(Lines of data)
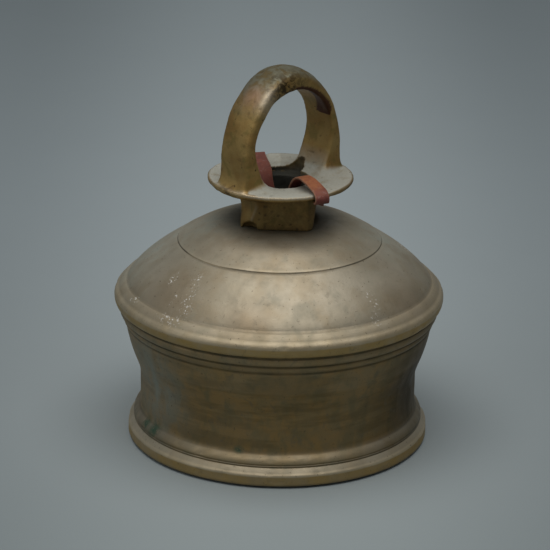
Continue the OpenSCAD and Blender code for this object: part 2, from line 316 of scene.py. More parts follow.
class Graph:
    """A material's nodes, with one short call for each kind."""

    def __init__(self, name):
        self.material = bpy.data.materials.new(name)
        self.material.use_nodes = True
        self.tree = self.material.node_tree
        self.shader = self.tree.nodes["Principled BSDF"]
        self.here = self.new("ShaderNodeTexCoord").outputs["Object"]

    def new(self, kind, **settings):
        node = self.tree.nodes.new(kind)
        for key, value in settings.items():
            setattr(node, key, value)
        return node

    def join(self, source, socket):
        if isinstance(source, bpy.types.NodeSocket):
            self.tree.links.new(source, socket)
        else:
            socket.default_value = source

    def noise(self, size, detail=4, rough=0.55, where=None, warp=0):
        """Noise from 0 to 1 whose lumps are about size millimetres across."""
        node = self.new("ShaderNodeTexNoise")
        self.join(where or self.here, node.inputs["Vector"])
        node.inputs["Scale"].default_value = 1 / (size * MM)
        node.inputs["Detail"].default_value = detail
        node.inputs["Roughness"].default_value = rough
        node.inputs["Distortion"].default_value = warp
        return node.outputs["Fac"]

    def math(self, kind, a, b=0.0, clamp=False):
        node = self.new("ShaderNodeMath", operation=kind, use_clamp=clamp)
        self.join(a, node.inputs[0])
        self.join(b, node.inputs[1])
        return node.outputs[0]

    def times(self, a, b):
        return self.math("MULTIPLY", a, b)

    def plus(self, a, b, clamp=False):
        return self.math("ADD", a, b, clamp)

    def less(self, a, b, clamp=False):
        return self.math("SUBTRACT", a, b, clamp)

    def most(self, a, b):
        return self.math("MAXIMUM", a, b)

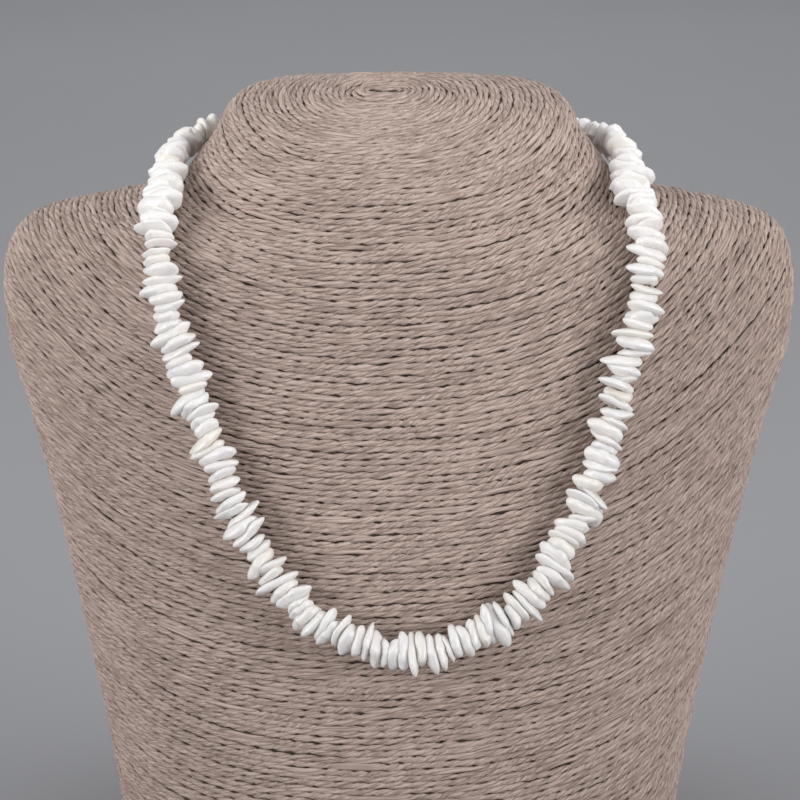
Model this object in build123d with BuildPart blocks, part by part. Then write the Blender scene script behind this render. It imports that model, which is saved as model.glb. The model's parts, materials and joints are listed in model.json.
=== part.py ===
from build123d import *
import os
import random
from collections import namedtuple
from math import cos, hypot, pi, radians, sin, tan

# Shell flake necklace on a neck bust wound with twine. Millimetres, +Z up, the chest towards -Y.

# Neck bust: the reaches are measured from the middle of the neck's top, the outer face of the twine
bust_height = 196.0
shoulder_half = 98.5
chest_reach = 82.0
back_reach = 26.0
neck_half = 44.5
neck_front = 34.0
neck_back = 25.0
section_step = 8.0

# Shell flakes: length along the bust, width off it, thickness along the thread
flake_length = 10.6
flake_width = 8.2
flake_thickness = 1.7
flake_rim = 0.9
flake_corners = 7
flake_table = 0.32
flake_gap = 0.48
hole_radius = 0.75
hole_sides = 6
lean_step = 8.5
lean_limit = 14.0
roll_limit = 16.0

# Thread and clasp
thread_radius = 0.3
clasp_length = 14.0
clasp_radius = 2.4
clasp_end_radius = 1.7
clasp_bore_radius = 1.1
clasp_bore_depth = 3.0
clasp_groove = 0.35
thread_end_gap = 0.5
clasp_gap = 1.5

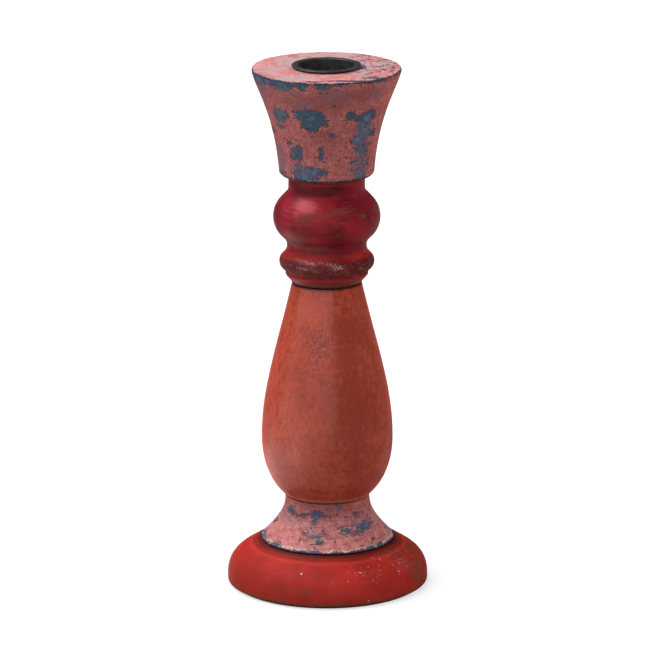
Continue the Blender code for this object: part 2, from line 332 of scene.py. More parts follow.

▸ **Task to carry out**:
Search the records for the word "Blender". Copy every line that has it.

▸ **Result below**:
Continue the OpenSCAD and Blender code for this object: part 2, from line 316 of scene.py. More parts follow.
Model this object in build123d with BuildPart blocks, part by part. Then write the Blender scene script behind this render. It imports that model, which is saved as model.glb. The model's parts, materials and joints are listed in model.json.
Continue the Blender code for this object: part 2, from line 332 of scene.py. More parts follow.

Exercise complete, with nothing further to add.